I thought I would pass by some proposed changes to the statistics
collection in sys/kern/vfs_cache.c to see if I am over-doing (or
under-doing) it, or just doing it wrong.  Statistics are annoying.

Since this code was made MP-capable the basic method of stats
collection has been to provide each processor with a separate
counter structure which is incremented only by threads running on
that processor.  When cache_reclaim() runs (at least once per second)
the per-processor counts are then collected, added into the subsystem
totals and zeroed.  This is a nice method, the counters are generally
well-cached on the cpu doing increments, with no contention.  It
would be nice if networking stats could work like this.

This original code was, however, a bit sloppy about it.  Some of
the counters were incremented inside locked code sections which
prevented cache_reclaim() from running concurrently, but some
were incremented at points where no lock was held.  In the
latter case the increments were just done anyway, non-atomically.
This means that counting races might cause a second's worth of
increments to be counted twice occasionally, as well as dropped
increments.  Worse, however, was that it constrained the counters
to be long's to at least ensure that writes were atomic, and a long
on a 32 bit machine isn't long enough for some of these (my build
machine incremented one of the counters by more than 20 billion
in less than 3 days of uptime).

The more recent modification to the code fixed the sloppiest part
of this by adding locking around every counter increment.  The
problem with this is that since the primary purpose of the locks
is operational they can sometimes be held for a long time, blocking
forward progress for the sake of a stats counter increment.  And
while it added a structure with 64 bit counters for the sysctl(3)
interface it left the internal structure into which the stats
are tallied with the long counters.  I'd like to get it back to
a cost of stats collection closer to the original sloppy code by
removing those locks, but maybe not be as sloppy as the original.

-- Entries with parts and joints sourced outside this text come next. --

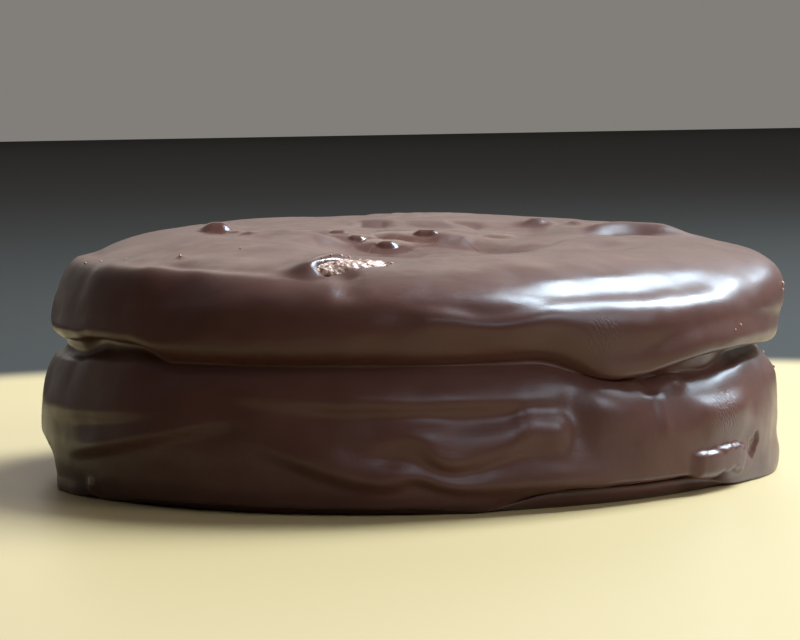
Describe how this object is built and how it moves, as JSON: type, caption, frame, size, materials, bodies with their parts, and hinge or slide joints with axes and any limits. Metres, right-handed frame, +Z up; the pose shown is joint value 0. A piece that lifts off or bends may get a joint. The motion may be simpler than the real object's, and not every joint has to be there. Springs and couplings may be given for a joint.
{
  "type": "alfajor cookie",
  "caption": "Two round biscuits pressed together and covered all over in milk chocolate, with a waist between them, soft folds in the coat and a small crack on top that bares the biscuit.",
  "frame": {"origin": "on the underside, below the middle of the bounding box", "axes": "+Z up through both biscuits, the side with the crack in the coat faces -Y, +X to the right of a person who looks at that side"},
  "size_m": [0.0628, 0.0622, 0.0208],
  "materials": {
    "milk_chocolate": "set milk chocolate, satin to glossy, with soft folds",
    "baked_biscuit": "broken baked biscuit, rough, with a little fat shine"
  },
  "bodies": {
    "root": {"chocolate_coat": "milk_chocolate", "biscuit_crumb": "baked_biscuit"}
  },
  "joints": []
}
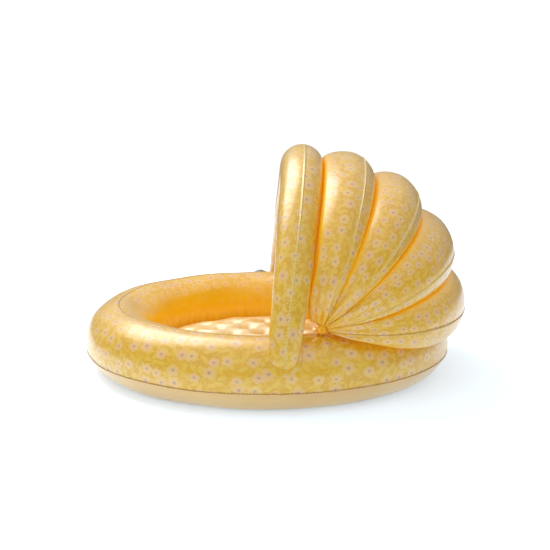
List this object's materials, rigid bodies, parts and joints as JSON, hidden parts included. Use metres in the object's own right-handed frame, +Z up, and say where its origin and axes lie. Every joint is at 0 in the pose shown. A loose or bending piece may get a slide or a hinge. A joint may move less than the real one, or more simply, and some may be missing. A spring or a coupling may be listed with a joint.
{
  "type": "inflatable baby paddling pool with canopy",
  "caption": "Round inflatable paddling pool with a puffed floor, a front arch and a scallop-shell sun canopy of puffed ribs.",
  "frame": {"origin": "centre of the ring, on the ground under the floor", "axes": "+Z up, +X from the ring's centre towards the back of the canopy, the arch and ribs span along Y"},
  "size_m": [1.0399, 1.0002, 0.6095],
  "materials": {
    "printed_vinyl": "glossy printed film",
    "plain_vinyl": "glossy plain film",
    "floor_vinyl": "glossy plain film",
    "valve_vinyl": "translucent moulded vinyl"
  },
  "bodies": {
    "pool": {"ring_outer_panel": "printed_vinyl", "ring_inner_panel": "printed_vinyl", "arch_front_panel": "printed_vinyl", "arch_rear_panel": "printed_vinyl", "rib_1_front_panel": "printed_vinyl", "rib_1_rear_panel": "printed_vinyl", "rib_2_front_panel": "printed_vinyl", "rib_2_rear_panel": "printed_vinyl", "rib_3_front_panel": "printed_vinyl", "rib_3_rear_panel": "printed_vinyl", "rib_4_front_panel": "printed_vinyl", "rib_4_rear_panel": "printed_vinyl", "gather_near": "printed_vinyl", "gather_far": "printed_vinyl", "arch_foot_patch_near": "printed_vinyl", "arch_foot_patch_far": "printed_vinyl", "ring_bottom_band": "plain_vinyl", "floor_bottom_sheet": "plain_vinyl", "floor_top_sheet": "floor_vinyl", "ring_valve_seat": "valve_vinyl", "floor_valve_seat": "valve_vinyl", "canopy_valve_seat": "valve_vinyl"},
    "ring_valve_stem": {"ring_valve_stem": "valve_vinyl"},
    "ring_valve_plug": {"ring_valve_plug": "valve_vinyl"},
    "ring_valve_flap": {"ring_valve_flap": "valve_vinyl"},
    "floor_valve_stem": {"floor_valve_stem": "valve_vinyl"},
    "floor_valve_plug": {"floor_valve_plug": "valve_vinyl"},
    "floor_valve_flap": {"floor_valve_flap": "valve_vinyl"},
    "canopy_valve_stem": {"canopy_valve_stem": "valve_vinyl"},
    "canopy_valve_plug": {"canopy_valve_plug": "valve_vinyl"},
    "canopy_valve_flap": {"canopy_valve_flap": "valve_vinyl"}
  },
  "joints": [
    {"name": "ring_valve_pull_out", "type": "slide", "parent": "pool", "child": "ring_valve_stem", "axis": [-0.0191, 0.3415, 0.9397], "range_m": [0, 0.0125]},
    {"name": "ring_valve_plug_hinge", "type": "hinge", "parent": "ring_valve_stem", "child": "ring_valve_plug", "pos_m": [-0.02544, 0.45505, 0.17355], "axis": [-0.9984, -0.0558, 0], "range_deg": [0, 150]},
    {"name": "ring_valve_check_flap", "type": "hinge", "parent": "ring_valve_stem", "child": "ring_valve_flap", "pos_m": [-0.02454, 0.43888, 0.14842], "axis": [0.9984, 0.0558, 0], "range_deg": [0, 60], "stiffness_Nm_per_rad": 0.0002, "springref_deg": -11.46},
    {"name": "floor_valve_pull_out", "type": "slide", "parent": "pool", "child": "floor_valve_stem", "axis": [0, 0, 1], "range_m": [0, 0.01]},
    {"name": "floor_valve_plug_hinge", "type": "hinge", "parent": "floor_valve_stem", "child": "floor_valve_plug", "pos_m": [-0.1375, -0.165, 0.0919], "axis": [0, 1, 0], "range_deg": [0, 150]},
    {"name": "floor_valve_check_flap", "type": "hinge", "parent": "floor_valve_stem", "child": "floor_valve_flap", "pos_m": [-0.1428, -0.165, 0.0683], "axis": [0, -1, 0], "range_deg": [0, 60], "stiffness_Nm_per_rad": 0.0002, "springref_deg": -11.46},
    {"name": "canopy_valve_pull_out", "type": "slide", "parent": "pool", "child": "canopy_valve_stem", "axis": [-0.7327, 0.6047, 0.3122], "range_m": [0, 0.01]},
    {"name": "canopy_valve_plug_hinge", "type": "hinge", "parent": "canopy_valve_stem", "child": "canopy_valve_plug", "pos_m": [0.01991, 0.4573, 0.26891], "axis": [-0.6365, -0.7712, 0], "range_deg": [0, 150]},
    {"name": "canopy_valve_check_flap", "type": "hinge", "parent": "canopy_valve_stem", "child": "canopy_valve_flap", "pos_m": [0.03848, 0.44197, 0.26658], "axis": [0.6365, 0.7712, 0], "range_deg": [0, 60], "stiffness_Nm_per_rad": 0.0002, "springref_deg": -11.46}
  ]
}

It was suggested that I use atomic operations for the counters
instead, but I'm not fond of that.  Since it is going to the
expense of keeping the per-cpu counts it should be possible to
leverage that to avoid atomics, and I particularly don't want to
burden cache_reclaim() stats harvesting with atomic operations
since cache_reclaim() has enough to do already.  Here's what I'd
like to do instead:

- Make the subsystem total counts maintained by cache_reclaim()
  (nchstats) 64 bits long on all machines, the same as the
  sysctl interface.  Make the per-cpu counts 32 bits on all
  machines.  They only count a second's worth of activity on a
  single cpu, for which 32 bits is plenty, and this makes
  per-cpu counter writes atomic on all supported machines.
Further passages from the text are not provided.